[Start Material to process]
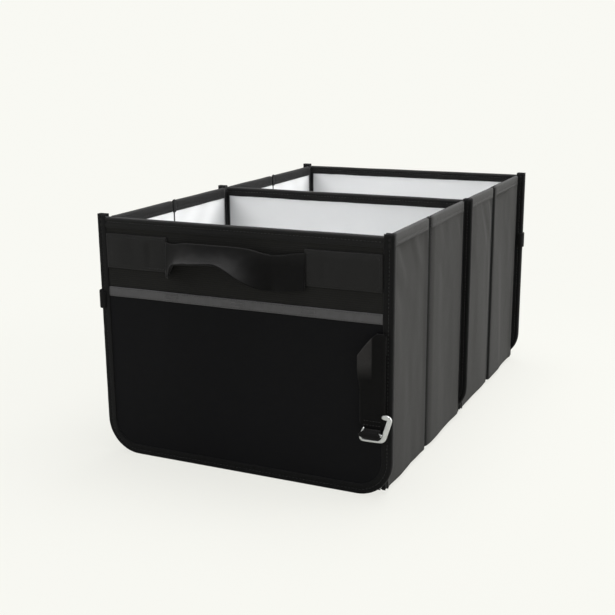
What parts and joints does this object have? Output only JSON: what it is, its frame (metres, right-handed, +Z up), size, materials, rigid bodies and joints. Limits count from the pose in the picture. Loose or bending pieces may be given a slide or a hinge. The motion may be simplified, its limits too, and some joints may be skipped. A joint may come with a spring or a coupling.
{
  "type": "collapsible storage crate",
  "caption": "Fabric storage crate with stiffened walls, a divider, webbing handles and a closure strap, whose side walls and floor fold in so that the end boards close flat.",
  "frame": {"origin": "on the ground under the middle of the divider, at the bottom centre of the open crate", "axes": "+X to the right seen from the front board, +Y from the front board to the rear board, +Z up"},
  "size_m": [0.3268, 0.5286, 0.252],
  "materials": {
    "outer_fabric": "matt black polyester with a fine rib",
    "lining_fabric": "pale grey woven lining",
    "binding_tape": "black grosgrain tape",
    "webbing": "black woven webbing",
    "reflective_tape": "grey retroreflective tape",
    "stiffener_board": "grey hard board",
    "floor_cloth": "black base fabric",
    "hook_metal": "satin bright metal"
  },
  "bodies": {
    "divider": {"divider_binding": "binding_tape", "divider_core": "stiffener_board", "divider_front_lining": "lining_fabric", "divider_rear_lining": "lining_fabric"},
    "front_board": {"front_board_binding": "binding_tape", "front_board_core": "stiffener_board", "front_board_cover": "outer_fabric", "front_board_lining": "lining_fabric", "front_handle_tails": "webbing", "front_reflective_strip": "reflective_tape", "front_closure_tab": "webbing"},
    "front_left_outer": {"front_left_outer_cover": "outer_fabric", "front_left_outer_lining": "lining_fabric", "front_left_outer_stiffener": "stiffener_board"},
    "front_left_inner": {"front_left_inner_cover": "outer_fabric", "front_left_inner_lining": "lining_fabric", "front_left_inner_stiffener": "stiffener_board"},
    "front_right_outer": {"front_right_outer_cover": "outer_fabric", "front_right_outer_lining": "lining_fabric", "front_right_outer_stiffener": "stiffener_board"},
    "front_right_inner": {"front_right_inner_cover": "outer_fabric", "front_right_inner_lining": "lining_fabric", "front_right_inner_stiffener": "stiffener_board"},
    "front_floor_outer": {"front_floor_outer_board": "stiffener_board", "front_floor_outer_cloth": "floor_cloth", "front_pull_loop": "webbing"},
    "front_floor_inner": {"front_floor_inner_board": "stiffener_board", "front_floor_inner_cloth": "floor_cloth"},
    "front_grip": {"front_handle_grip": "webbing"},
    "front_strap": {"front_closure_strap": "webbing"},
    "front_hook": {"front_closure_hook": "hook_metal"},
    "rear_board": {"rear_board_binding": "binding_tape", "rear_board_core": "stiffener_board", "rear_board_cover": "outer_fabric", "rear_board_lining": "lining_fabric", "rear_handle_tails": "webbing", "rear_reflective_strip": "reflective_tape", "rear_closure_tab": "webbing"},
    "rear_left_outer": {"rear_left_outer_cover": "outer_fabric", "rear_left_outer_lining": "lining_fabric", "rear_left_outer_stiffener": "stiffener_board"},
    "rear_left_inner": {"rear_left_inner_cover": "outer_fabric", "rear_left_inner_lining": "lining_fabric", "rear_left_inner_stiffener": "stiffener_board"},
    "rear_right_outer": {"rear_right_outer_cover": "outer_fabric", "rear_right_outer_lining": "lining_fabric", "rear_right_outer_stiffener": "stiffener_board"},
    "rear_right_inner": {"rear_right_inner_cover": "outer_fabric", "rear_right_inner_lining": "lining_fabric", "rear_right_inner_stiffener": "stiffener_board"},
    "rear_floor_outer": {"rear_floor_outer_board": "stiffener_board", "rear_floor_outer_cloth": "floor_cloth", "rear_pull_loop": "webbing"},
    "rear_floor_inner": {"rear_floor_inner_board": "stiffener_board", "rear_floor_inner_cloth": "floor_cloth"},
    "rear_grip": {"rear_handle_grip": "webbing"},
    "rear_strap": {"rear_closure_strap": "webbing"},
    "rear_hook": {"rear_closure_hook": "hook_metal"}
  },
  "joints": [
    {"name": "front_fold", "type": "hinge", "parent": "divider", "child": "front_right_inner", "pos_m": [0.1476, -0.0084, 0.128], "axis": [0, 0, -1], "range_deg": [0, 90]},
    {"name": "front_right_crease", "type": "hinge", "parent": "front_right_inner", "child": "front_right_outer", "pos_m": [0.1523, -0.1232, 0.128], "axis": [0, 0, 1], "range_deg": [0, 180]},
    {"name": "front_right_board_hinge", "type": "hinge", "parent": "front_right_outer", "child": "front_board", "pos_m": [0.1476, -0.238, 0.128], "axis": [0, 0, -1], "range_deg": [0, 90]},
    {"name": "front_left_board_hinge", "type": "hinge", "parent": "front_board", "child": "front_left_outer", "pos_m": [-0.1476, -0.238, 0.128], "axis": [0, 0, -1], "range_deg": [0, 90]},
    {"name": "front_left_divider_hinge", "type": "hinge", "parent": "divider", "child": "front_left_inner", "pos_m": [-0.1476, -0.0084, 0.128], "axis": [0, 0, 1], "range_deg": [0, 90]},
    {"name": "front_floor_outer_hinge", "type": "hinge", "parent": "front_board", "child": "front_floor_outer", "pos_m": [0, -0.2425, 0.008], "axis": [1, 0, 0], "range_deg": [0, 90], "deforming": ["front_floor_outer_cloth", "front_pull_loop"]},
    {"name": "front_floor_inner_hinge", "type": "hinge", "parent": "divider", "child": "front_floor_inner", "pos_m": [0, -0.0039, 0.008], "axis": [-1, 0, 0], "range_deg": [0, 90], "deforming": ["front_floor_inner_cloth"]},
    {"name": "front_grip_pull", "type": "slide", "parent": "front_board", "child": "front_grip", "axis": [0, -1, 0], "range_m": [0, 0.018]},
    {"name": "front_strap_swing", "type": "hinge", "parent": "front_board", "child": "front_strap", "pos_m": [0.149, -0.2533, 0.155], "axis": [0, -1, 0], "range_deg": [0, 90]},
    {"name": "front_hook_turn", "type": "hinge", "parent": "front_strap", "child": "front_hook", "pos_m": [0.1425, -0.2575, 0.066], "axis": [1, 0, 0], "range_deg": [0, 90], "stiffness_Nm_per_rad": 0.05},
    {"name": "rear_fold", "type": "hinge", "parent": "divider", "child": "rear_right_inner", "pos_m": [0.1476, 0.0084, 0.128], "axis": [0, 0, 1], "range_deg": [0, 90]},
    {"name": "rear_right_crease", "type": "hinge", "parent": "rear_right_inner", "child": "rear_right_outer", "pos_m": [0.1523, 0.1232, 0.128], "axis": [0, 0, -1], "range_deg": [0, 180]},
    {"name": "rear_right_board_hinge", "type": "hinge", "parent": "rear_right_outer", "child": "rear_board", "pos_m": [0.1476, 0.238, 0.128], "axis": [0, 0, 1], "range_deg": [0, 90]},
    {"name": "rear_left_board_hinge", "type": "hinge", "parent": "rear_board", "child": "rear_left_outer", "pos_m": [-0.1476, 0.238, 0.128], "axis": [0, 0, 1], "range_deg": [0, 90]},
    {"name": "rear_left_divider_hinge", "type": "hinge", "parent": "divider", "child": "rear_left_inner", "pos_m": [-0.1476, 0.0084, 0.128], "axis": [0, 0, -1], "range_deg": [0, 90]},
    {"name": "rear_floor_outer_hinge", "type": "hinge", "parent": "rear_board", "child": "rear_floor_outer", "pos_m": [0, 0.2425, 0.008], "axis": [-1, 0, 0], "range_deg": [0, 90], "deforming": ["rear_floor_outer_cloth", "rear_pull_loop"]},
    {"name": "rear_floor_inner_hinge", "type": "hinge", "parent": "divider", "child": "rear_floor_inner", "pos_m": [0, 0.0039, 0.008], "axis": [1, 0, 0], "range_deg": [0, 90], "deforming": ["rear_floor_inner_cloth"]},
    {"name": "rear_grip_pull", "type": "slide", "parent": "rear_board", "child": "rear_grip", "axis": [0, 1, 0], "range_m": [0, 0.018]},
    {"name": "rear_strap_swing", "type": "hinge", "parent": "rear_board", "child": "rear_strap", "pos_m": [-0.149, 0.2533, 0.155], "axis": [0, 1, 0], "range_deg": [0, 90]},
    {"name": "rear_hook_turn", "type": "hinge", "parent": "rear_strap", "child": "rear_hook", "pos_m": [-0.1425, 0.2575, 0.066], "axis": [-1, 0, 0], "range_deg": [0, 90], "stiffness_Nm_per_rad": 0.05}
  ],
  "couplings": [
    {"joint": "front_right_crease", "follows": "front_fold", "ratio": 2},
    {"joint": "front_right_board_hinge", "follows": "front_fold", "ratio": 1},
    {"joint": "front_left_board_hinge", "follows": "front_fold", "ratio": 1},
    {"joint": "front_left_divider_hinge", "follows": "front_fold", "ratio": 1},
    {"joint": "front_floor_outer_hinge", "follows": "front_fold", "ratio": 1},
    {"joint": "front_floor_inner_hinge", "follows": "front_fold", "ratio": 1},
    {"joint": "rear_right_crease", "follows": "rear_fold", "ratio": 2},
    {"joint": "rear_right_board_hinge", "follows": "rear_fold", "ratio": 1},
    {"joint": "rear_left_board_hinge", "follows": "rear_fold", "ratio": 1},
    {"joint": "rear_left_divider_hinge", "follows": "rear_fold", "ratio": 1},
    {"joint": "rear_floor_outer_hinge", "follows": "rear_fold", "ratio": 1},
    {"joint": "rear_floor_inner_hinge", "follows": "rear_fold", "ratio": 1}
  ]
}
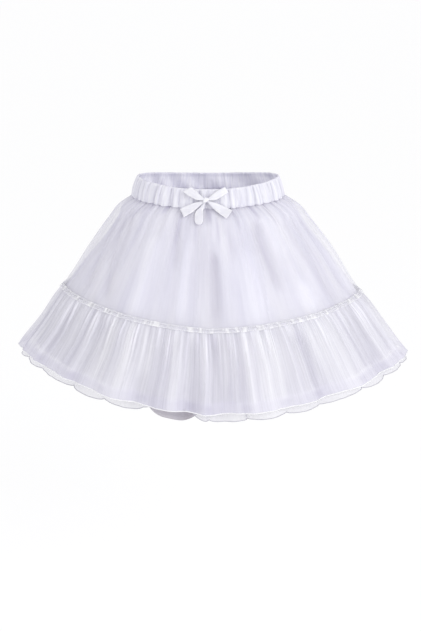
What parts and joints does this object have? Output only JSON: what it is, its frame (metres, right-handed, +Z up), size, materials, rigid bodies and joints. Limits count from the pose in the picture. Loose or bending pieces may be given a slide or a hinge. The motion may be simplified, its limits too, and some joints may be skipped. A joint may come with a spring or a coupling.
{
  "type": "tulle skirt",
  "caption": "White two-tier tulle petticoat skirt, filled out as worn, with a gathered elastic waistband, a ribbon bow, an opaque lining and a gathered ruffle.",
  "frame": {"origin": "middle of the waist, level with the middle of the waistband's height at the centre front", "axes": "+Z up towards the waistband, +X to the side that is on the right when the front is looked at, the front with the bow faces -Y"},
  "size_m": [0.5544, 0.4464, 0.2798],
  "materials": {
    "band_cotton": "matte cotton poplin, gathered over elastic",
    "tulle": "sheer soft tulle net, faint sheen",
    "under_tulle": "sheer soft tulle net, faint sheen",
    "lining": "opaque matte cotton",
    "satin_tape": "narrow satin tape",
    "satin_ribbon": "satin ribbon, soft sheen"
  },
  "bodies": {
    "root": {"waistband_front": "band_cotton", "waistband_back": "band_cotton", "upper_tulle_front": "tulle", "upper_tulle_back": "tulle", "tier_tape_front": "satin_tape", "tier_tape_back": "satin_tape", "ruffle_front": "tulle", "ruffle_back": "tulle", "under_ruffle_front": "under_tulle", "under_ruffle_back": "under_tulle", "lining_front": "lining", "lining_back": "lining", "bow_knot": "satin_ribbon", "bow_loop_left": "satin_ribbon", "bow_loop_right": "satin_ribbon", "bow_tail_left": "satin_ribbon", "bow_tail_right": "satin_ribbon", "bow_drop": "satin_ribbon"}
  },
  "joints": []
}
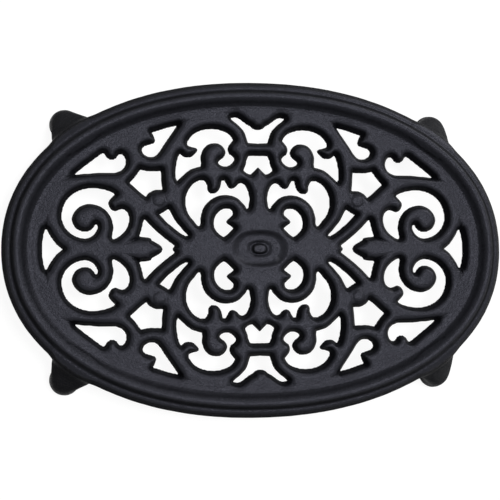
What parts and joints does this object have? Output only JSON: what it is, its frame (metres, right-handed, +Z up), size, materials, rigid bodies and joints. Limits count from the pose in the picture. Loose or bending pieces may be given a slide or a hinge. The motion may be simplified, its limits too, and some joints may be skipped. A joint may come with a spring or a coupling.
{
  "type": "cast-iron trivet",
  "caption": "Oval cast-iron trivet with a beaded rim, pierced scrollwork, a dished boss and splayed feet on rubber pads, for hot pots on a table.",
  "frame": {"origin": "on the table, under the middle of the oval, at the level of the pads' undersides", "axes": "+X along the oval's length, +Y across it, +Z up; the picture looks down on it from above, with +X to the right and +Y up the picture"},
  "size_m": [0.23, 0.153, 0.0315],
  "materials": {
    "cast_iron": "matt black, seasoned sand casting",
    "rubber": "matt black"
  },
  "bodies": {
    "root": {"trivet_casting": "cast_iron", "foot_pad_front_left": "rubber", "foot_pad_front_right": "rubber", "foot_pad_back_left": "rubber", "foot_pad_back_right": "rubber"}
  },
  "joints": []
}
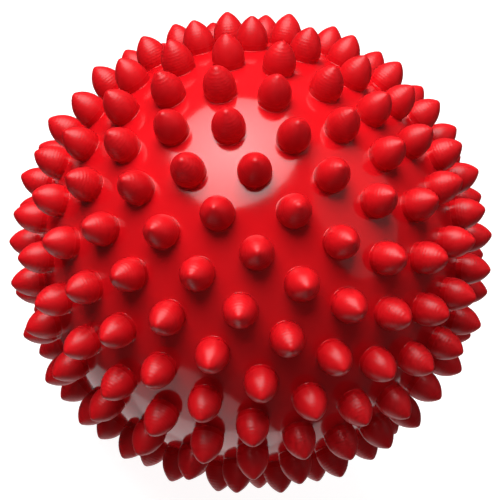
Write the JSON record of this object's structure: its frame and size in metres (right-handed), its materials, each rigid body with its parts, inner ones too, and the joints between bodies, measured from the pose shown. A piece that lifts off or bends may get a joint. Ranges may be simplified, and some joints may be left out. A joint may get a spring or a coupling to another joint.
{
  "type": "spiky massage ball",
  "caption": "Hollow soft-PVC massage ball covered in rings of bullet-shaped spikes, with a pull-out valve plug at its lower pole.",
  "frame": {"origin": "centre of the ball, which is the centre of the smooth sphere between the spikes", "axes": "+Z along the mould axis towards the spike on the north pole; the valve is at the south pole, -Z"},
  "size_m": [0.0898, 0.0898, 0.0884],
  "materials": {
    "shell_pvc": "glossy soft PVC",
    "seat_pvc": "satin soft PVC",
    "plug_plastic": "semi-gloss moulded plastic"
  },
  "bodies": {
    "ball": {"ball_shell": "shell_pvc", "valve_seat": "seat_pvc"},
    "plug": {"valve_plug": "plug_plastic"}
  },
  "joints": [
    {"name": "plug_pull", "type": "slide", "parent": "ball", "child": "plug", "axis": [0, 0, -1], "range_m": [0, 0.018]}
  ]
}
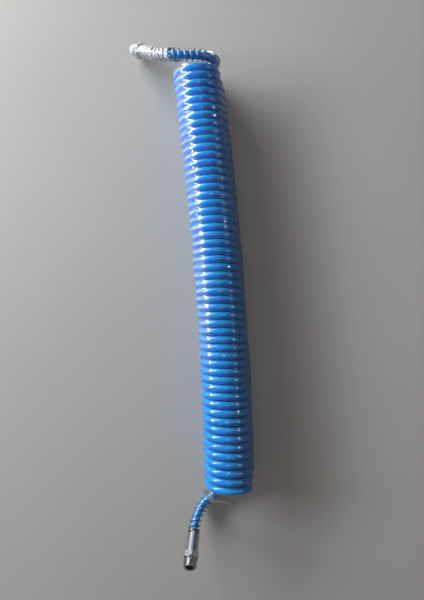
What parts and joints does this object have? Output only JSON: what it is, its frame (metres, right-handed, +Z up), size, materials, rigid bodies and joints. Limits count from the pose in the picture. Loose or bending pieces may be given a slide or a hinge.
[End Material to process]
Exercise directions:
Copy each line from the data above that includes "between".

Reply to the task:
Write the JSON record of this object's structure: its frame and size in metres (right-handed), its materials, each rigid body with its parts, inner ones too, and the joints between bodies, measured from the pose shown. A piece that lifts off or bends may get a joint. Ranges may be simplified, and some joints may be left out. A joint may get a spring or a coupling to another joint.
  "frame": {"origin": "centre of the ball, which is the centre of the smooth sphere between the spikes", "axes": "+Z along the mould axis towards the spike on the north pole; the valve is at the south pole, -Z"},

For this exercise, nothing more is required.